| Exercise description |
Of the material below, the lines to be retyped are those from the line containing "if empty is" through the line containing "np.array(c, float) for", inclusive; reproduce them exactly.

— BEGIN Exercise material —

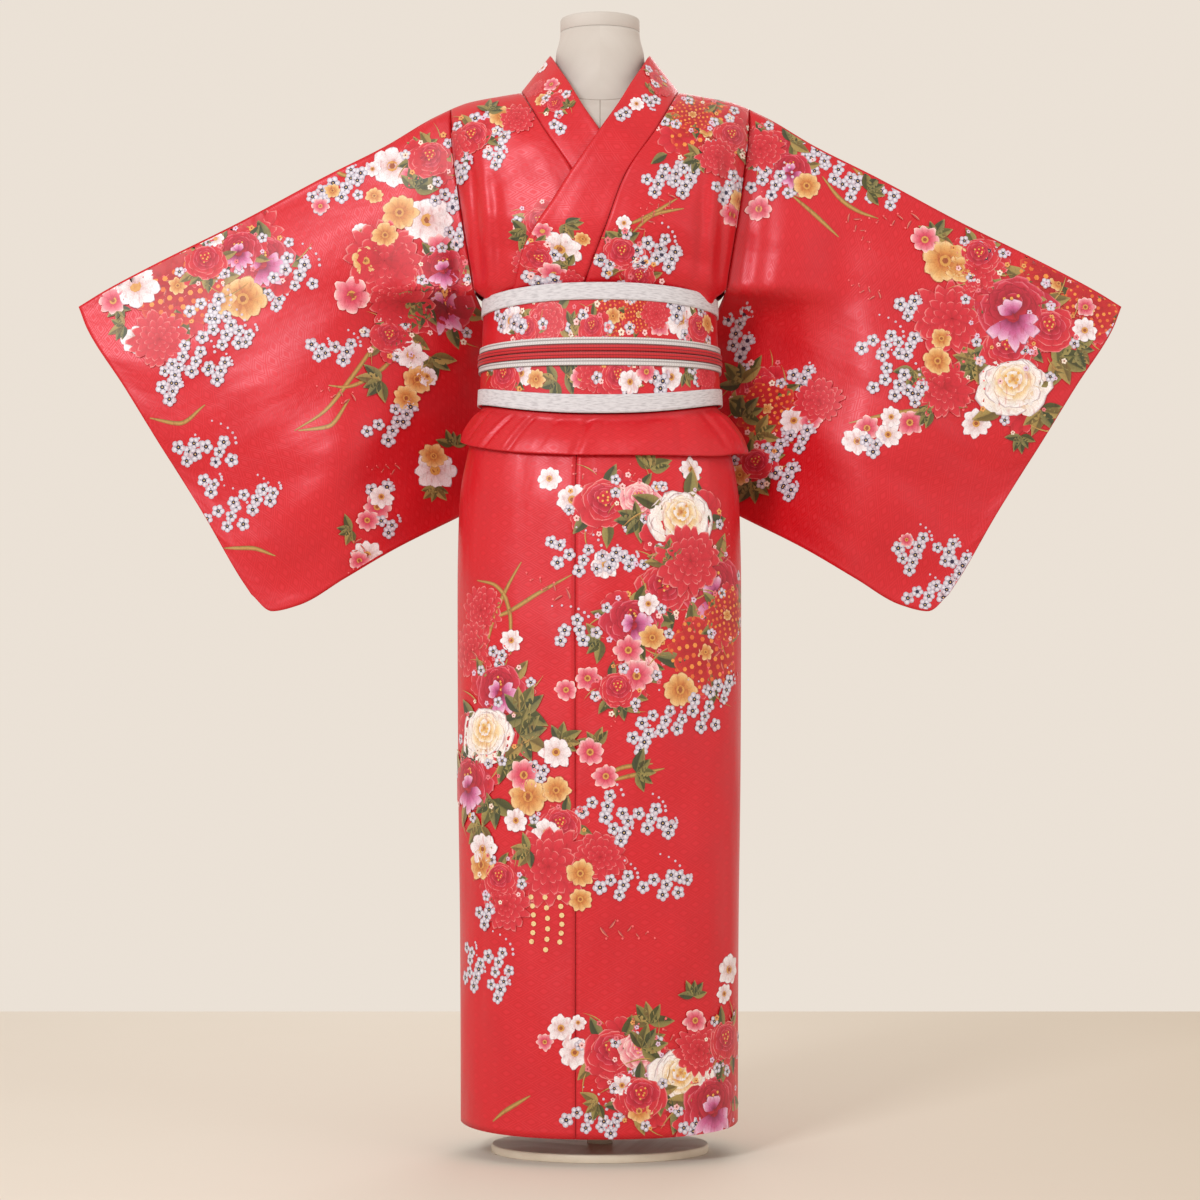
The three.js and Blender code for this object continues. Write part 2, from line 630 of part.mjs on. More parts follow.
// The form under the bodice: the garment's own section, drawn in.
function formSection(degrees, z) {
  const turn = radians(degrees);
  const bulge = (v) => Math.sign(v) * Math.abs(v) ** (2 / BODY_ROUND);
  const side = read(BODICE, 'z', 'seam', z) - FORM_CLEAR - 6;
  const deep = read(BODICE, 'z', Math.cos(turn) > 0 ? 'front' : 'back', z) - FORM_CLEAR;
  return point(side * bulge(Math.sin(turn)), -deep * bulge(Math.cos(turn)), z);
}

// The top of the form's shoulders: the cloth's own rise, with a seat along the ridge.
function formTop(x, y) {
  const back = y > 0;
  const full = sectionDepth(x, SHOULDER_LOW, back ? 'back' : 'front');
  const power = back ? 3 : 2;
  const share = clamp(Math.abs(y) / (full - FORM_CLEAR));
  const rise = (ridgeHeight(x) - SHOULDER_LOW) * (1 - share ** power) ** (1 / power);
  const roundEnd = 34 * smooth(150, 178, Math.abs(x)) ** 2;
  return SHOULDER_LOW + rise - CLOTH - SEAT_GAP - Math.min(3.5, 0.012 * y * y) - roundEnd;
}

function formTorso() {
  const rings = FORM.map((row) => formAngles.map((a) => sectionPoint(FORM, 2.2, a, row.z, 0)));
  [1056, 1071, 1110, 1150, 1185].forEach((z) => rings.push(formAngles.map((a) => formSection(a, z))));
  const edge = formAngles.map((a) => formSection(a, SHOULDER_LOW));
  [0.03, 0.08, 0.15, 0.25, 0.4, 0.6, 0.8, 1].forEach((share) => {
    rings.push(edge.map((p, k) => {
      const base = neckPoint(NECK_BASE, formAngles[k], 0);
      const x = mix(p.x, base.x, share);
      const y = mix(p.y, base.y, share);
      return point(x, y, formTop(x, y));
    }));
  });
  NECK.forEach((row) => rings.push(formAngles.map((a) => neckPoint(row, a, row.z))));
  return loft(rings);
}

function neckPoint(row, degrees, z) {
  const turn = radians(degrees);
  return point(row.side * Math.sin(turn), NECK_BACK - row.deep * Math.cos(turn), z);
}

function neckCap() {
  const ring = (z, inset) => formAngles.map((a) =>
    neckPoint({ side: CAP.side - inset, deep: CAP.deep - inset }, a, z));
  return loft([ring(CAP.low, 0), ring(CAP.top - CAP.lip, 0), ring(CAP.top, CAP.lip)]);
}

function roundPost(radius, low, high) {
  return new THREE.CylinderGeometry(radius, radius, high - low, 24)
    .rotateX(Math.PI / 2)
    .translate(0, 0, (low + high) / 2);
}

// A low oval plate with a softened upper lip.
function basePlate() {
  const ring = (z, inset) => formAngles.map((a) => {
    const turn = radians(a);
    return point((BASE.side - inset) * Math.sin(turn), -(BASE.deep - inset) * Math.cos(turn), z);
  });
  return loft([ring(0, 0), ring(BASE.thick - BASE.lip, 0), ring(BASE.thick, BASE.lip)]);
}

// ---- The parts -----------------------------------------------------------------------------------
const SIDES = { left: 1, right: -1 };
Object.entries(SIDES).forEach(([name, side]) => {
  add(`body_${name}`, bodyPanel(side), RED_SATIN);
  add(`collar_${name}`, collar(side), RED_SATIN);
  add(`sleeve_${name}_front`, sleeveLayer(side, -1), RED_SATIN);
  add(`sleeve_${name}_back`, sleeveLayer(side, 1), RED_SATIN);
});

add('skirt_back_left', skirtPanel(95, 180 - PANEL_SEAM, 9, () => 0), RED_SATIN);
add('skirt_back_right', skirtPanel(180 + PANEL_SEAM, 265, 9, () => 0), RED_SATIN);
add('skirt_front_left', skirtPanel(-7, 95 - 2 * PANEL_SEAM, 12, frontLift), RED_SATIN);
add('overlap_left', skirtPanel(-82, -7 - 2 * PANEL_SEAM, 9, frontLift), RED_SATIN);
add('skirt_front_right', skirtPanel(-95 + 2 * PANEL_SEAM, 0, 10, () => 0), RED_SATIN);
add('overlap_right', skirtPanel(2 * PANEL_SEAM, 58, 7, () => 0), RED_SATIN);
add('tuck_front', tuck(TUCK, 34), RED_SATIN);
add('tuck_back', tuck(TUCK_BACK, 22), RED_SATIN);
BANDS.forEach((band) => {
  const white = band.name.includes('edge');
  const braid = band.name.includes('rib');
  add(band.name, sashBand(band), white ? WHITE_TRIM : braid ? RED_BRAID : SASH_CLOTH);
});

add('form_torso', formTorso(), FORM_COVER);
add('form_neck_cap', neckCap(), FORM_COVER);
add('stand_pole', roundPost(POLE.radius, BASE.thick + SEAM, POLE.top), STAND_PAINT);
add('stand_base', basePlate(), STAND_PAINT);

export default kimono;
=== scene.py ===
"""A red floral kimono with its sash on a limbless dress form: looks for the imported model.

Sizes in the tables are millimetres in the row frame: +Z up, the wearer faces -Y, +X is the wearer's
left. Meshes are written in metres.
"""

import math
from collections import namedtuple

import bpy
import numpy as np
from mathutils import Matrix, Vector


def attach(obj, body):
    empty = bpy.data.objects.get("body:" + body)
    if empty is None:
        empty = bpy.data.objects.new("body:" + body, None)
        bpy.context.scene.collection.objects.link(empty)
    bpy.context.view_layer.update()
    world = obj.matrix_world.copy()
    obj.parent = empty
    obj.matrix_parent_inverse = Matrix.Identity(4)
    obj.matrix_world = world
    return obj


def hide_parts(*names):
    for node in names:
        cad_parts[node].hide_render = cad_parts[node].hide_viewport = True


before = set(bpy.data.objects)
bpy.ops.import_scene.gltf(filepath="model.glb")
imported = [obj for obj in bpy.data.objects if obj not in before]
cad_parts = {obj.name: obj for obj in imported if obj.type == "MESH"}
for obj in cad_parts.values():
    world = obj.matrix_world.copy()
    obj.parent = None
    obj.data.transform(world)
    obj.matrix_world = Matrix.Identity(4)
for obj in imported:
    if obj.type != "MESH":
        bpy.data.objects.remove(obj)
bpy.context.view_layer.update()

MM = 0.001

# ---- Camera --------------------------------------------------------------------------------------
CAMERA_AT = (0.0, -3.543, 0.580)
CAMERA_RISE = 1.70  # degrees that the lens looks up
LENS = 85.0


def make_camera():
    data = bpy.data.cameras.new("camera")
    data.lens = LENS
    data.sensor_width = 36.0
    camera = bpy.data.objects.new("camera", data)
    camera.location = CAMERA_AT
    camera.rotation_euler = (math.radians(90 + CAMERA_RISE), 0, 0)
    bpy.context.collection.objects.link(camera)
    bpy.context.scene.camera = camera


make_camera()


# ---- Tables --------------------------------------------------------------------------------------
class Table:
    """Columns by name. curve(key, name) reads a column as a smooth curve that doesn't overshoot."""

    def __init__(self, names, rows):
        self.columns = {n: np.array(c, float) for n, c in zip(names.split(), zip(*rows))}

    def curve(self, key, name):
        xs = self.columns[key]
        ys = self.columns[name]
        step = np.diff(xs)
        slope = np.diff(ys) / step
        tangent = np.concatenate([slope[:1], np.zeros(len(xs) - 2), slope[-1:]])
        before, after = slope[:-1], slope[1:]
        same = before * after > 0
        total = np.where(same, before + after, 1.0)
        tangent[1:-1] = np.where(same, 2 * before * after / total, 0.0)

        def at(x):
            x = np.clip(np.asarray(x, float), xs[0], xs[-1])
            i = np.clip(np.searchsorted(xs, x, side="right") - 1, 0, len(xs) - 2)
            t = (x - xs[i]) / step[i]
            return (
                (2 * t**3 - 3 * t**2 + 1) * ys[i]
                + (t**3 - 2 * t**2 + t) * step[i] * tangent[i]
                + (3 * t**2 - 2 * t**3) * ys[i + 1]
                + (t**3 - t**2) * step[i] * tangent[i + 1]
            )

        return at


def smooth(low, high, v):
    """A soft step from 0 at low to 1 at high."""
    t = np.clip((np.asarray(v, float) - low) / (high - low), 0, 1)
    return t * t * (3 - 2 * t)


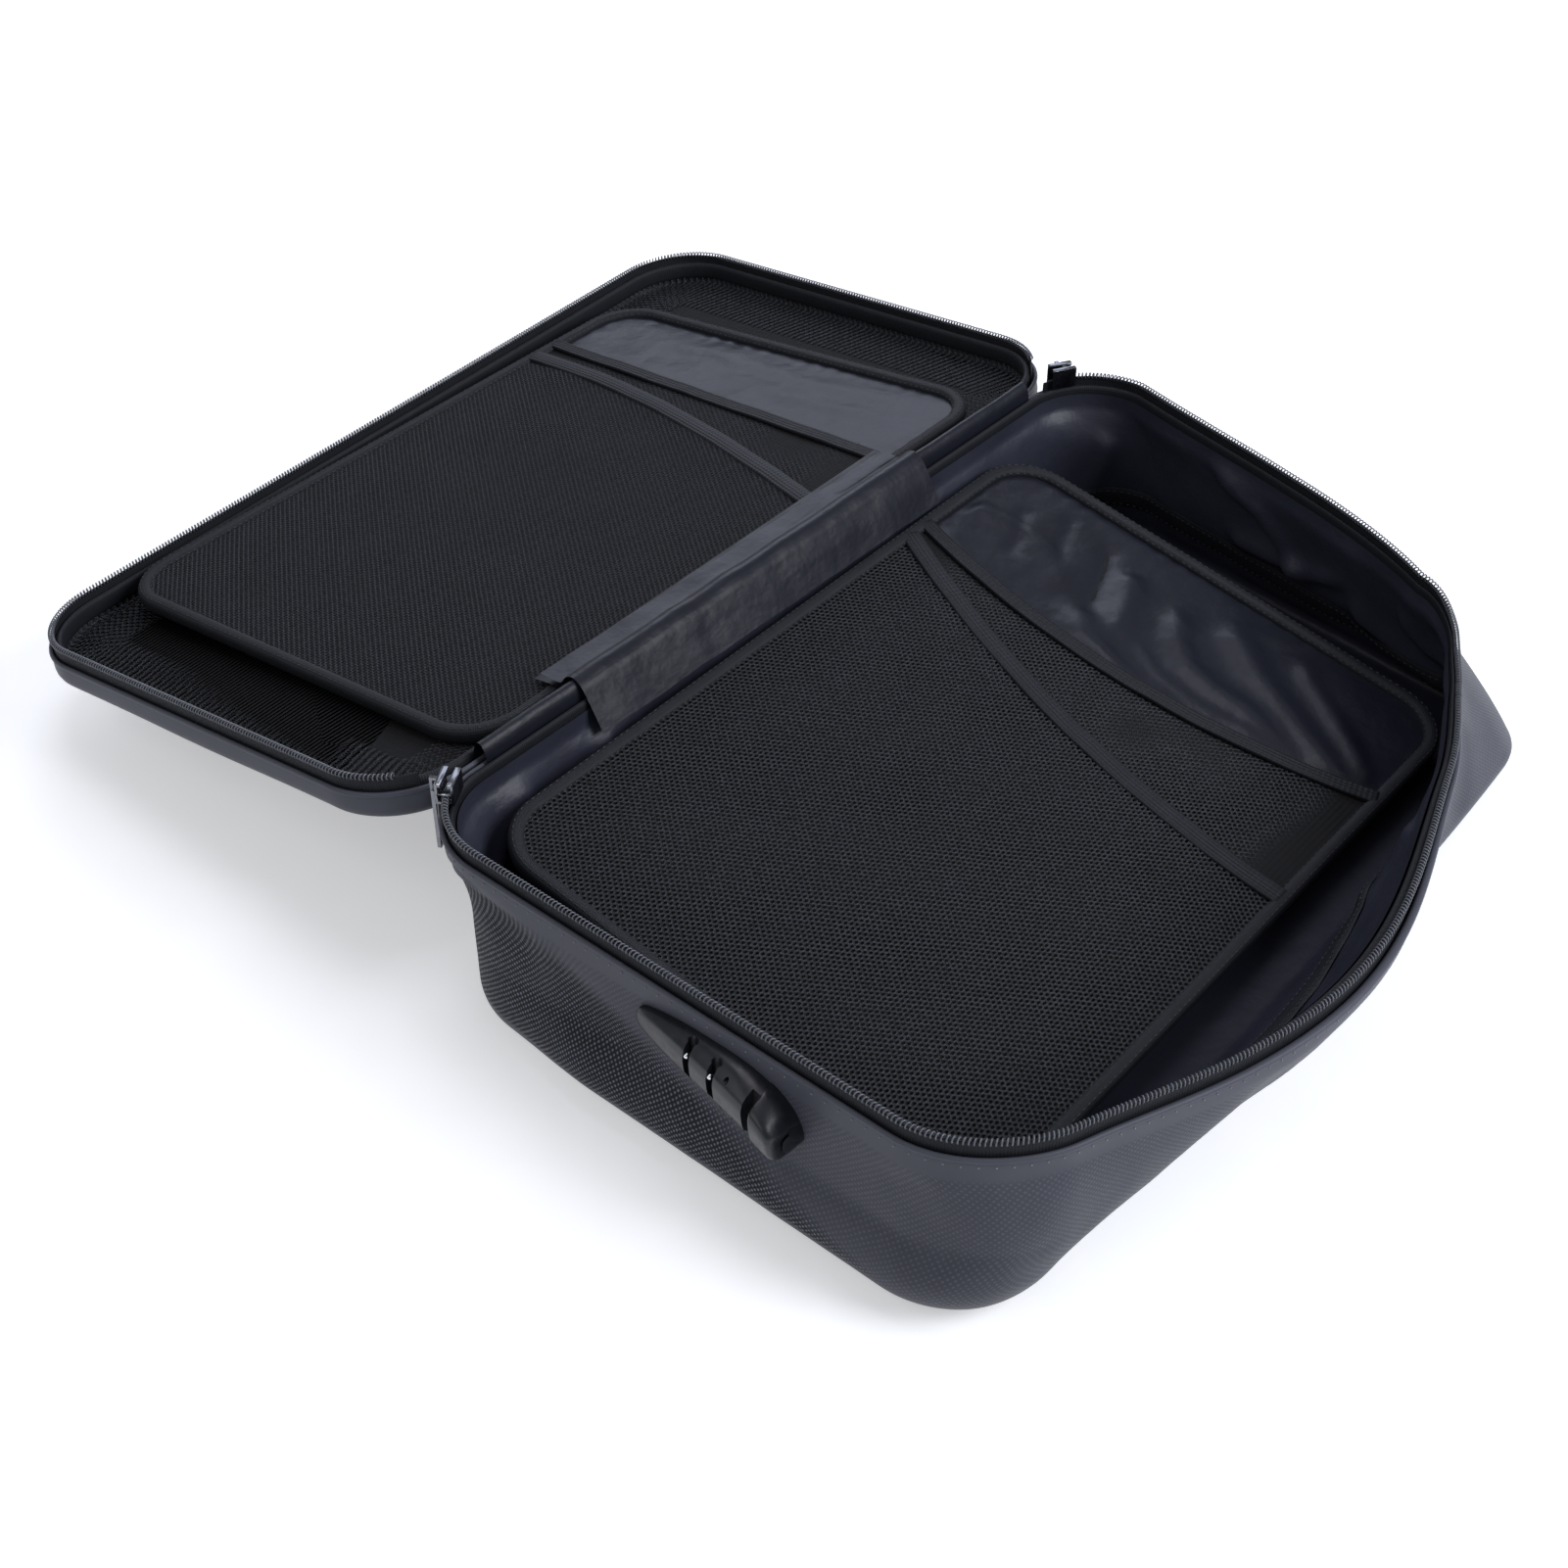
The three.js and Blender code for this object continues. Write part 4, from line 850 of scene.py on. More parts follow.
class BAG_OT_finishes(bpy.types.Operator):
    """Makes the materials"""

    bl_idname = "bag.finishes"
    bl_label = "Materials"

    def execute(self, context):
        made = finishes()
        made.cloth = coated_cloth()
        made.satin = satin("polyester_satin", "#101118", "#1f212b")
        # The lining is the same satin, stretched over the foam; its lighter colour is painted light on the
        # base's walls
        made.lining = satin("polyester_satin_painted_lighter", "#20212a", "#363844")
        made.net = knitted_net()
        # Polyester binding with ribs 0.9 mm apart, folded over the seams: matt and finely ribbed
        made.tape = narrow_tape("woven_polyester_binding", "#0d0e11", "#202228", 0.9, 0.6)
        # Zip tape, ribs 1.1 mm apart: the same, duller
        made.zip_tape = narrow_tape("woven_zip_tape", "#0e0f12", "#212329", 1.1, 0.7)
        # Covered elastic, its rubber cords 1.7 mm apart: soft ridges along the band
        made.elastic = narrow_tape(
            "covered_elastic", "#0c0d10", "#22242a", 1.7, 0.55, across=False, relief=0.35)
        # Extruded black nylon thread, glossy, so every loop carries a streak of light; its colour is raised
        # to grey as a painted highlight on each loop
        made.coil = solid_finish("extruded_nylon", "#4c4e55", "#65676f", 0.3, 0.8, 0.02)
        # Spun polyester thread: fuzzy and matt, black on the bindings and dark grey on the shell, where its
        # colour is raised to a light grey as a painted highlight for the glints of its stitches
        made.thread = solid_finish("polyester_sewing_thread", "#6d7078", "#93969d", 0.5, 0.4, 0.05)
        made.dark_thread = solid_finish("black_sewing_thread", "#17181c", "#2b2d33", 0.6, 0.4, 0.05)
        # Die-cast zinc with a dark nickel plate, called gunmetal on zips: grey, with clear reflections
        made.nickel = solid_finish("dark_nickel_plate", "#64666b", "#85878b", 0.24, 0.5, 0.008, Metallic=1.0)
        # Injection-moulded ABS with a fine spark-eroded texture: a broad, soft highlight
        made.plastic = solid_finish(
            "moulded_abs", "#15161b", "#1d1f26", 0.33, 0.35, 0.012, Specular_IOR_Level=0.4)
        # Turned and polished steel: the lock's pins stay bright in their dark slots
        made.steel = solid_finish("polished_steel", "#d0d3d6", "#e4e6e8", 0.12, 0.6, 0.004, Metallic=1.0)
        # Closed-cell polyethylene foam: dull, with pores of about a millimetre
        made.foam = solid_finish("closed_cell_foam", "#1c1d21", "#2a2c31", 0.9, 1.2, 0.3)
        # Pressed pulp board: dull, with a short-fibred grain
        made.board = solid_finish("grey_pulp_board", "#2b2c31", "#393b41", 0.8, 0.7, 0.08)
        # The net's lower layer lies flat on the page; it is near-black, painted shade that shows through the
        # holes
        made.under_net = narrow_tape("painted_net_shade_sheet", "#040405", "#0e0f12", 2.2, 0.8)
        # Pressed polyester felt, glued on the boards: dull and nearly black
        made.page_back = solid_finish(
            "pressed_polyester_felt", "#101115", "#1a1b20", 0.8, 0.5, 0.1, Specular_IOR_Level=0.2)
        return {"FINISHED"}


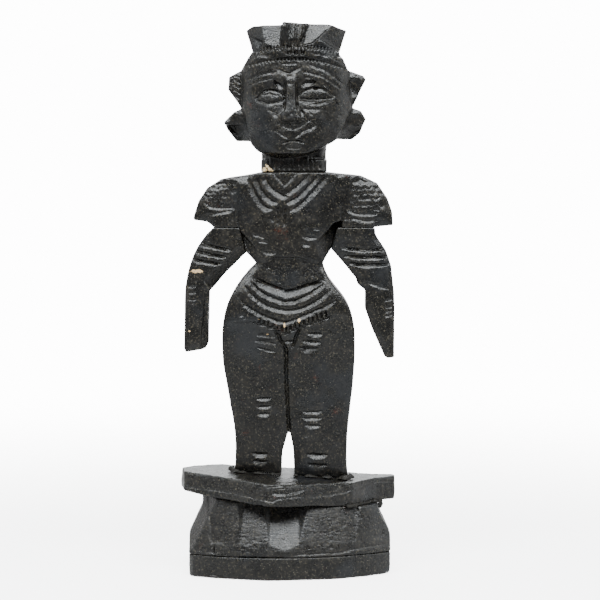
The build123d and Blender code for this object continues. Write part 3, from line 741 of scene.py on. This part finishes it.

— END Exercise material —

| Result |
    if empty is None:
        empty = bpy.data.objects.new("body:" + body, None)
        bpy.context.scene.collection.objects.link(empty)
    bpy.context.view_layer.update()
    world = obj.matrix_world.copy()
    obj.parent = empty
    obj.matrix_parent_inverse = Matrix.Identity(4)
    obj.matrix_world = world
    return obj


def hide_parts(*names):
    for node in names:
        cad_parts[node].hide_render = cad_parts[node].hide_viewport = True


before = set(bpy.data.objects)
bpy.ops.import_scene.gltf(filepath="model.glb")
imported = [obj for obj in bpy.data.objects if obj not in before]
cad_parts = {obj.name: obj for obj in imported if obj.type == "MESH"}
for obj in cad_parts.values():
    world = obj.matrix_world.copy()
    obj.parent = None
    obj.data.transform(world)
    obj.matrix_world = Matrix.Identity(4)
for obj in imported:
    if obj.type != "MESH":
        bpy.data.objects.remove(obj)
bpy.context.view_layer.update()

MM = 0.001

# ---- Camera --------------------------------------------------------------------------------------
CAMERA_AT = (0.0, -3.543, 0.580)
CAMERA_RISE = 1.70  # degrees that the lens looks up
LENS = 85.0


def make_camera():
    data = bpy.data.cameras.new("camera")
    data.lens = LENS
    data.sensor_width = 36.0
    camera = bpy.data.objects.new("camera", data)
    camera.location = CAMERA_AT
    camera.rotation_euler = (math.radians(90 + CAMERA_RISE), 0, 0)
    bpy.context.collection.objects.link(camera)
    bpy.context.scene.camera = camera


make_camera()


# ---- Tables --------------------------------------------------------------------------------------
class Table:
    """Columns by name. curve(key, name) reads a column as a smooth curve that doesn't overshoot."""

    def __init__(self, names, rows):
        self.columns = {n: np.array(c, float) for n, c in zip(names.split(), zip(*rows))}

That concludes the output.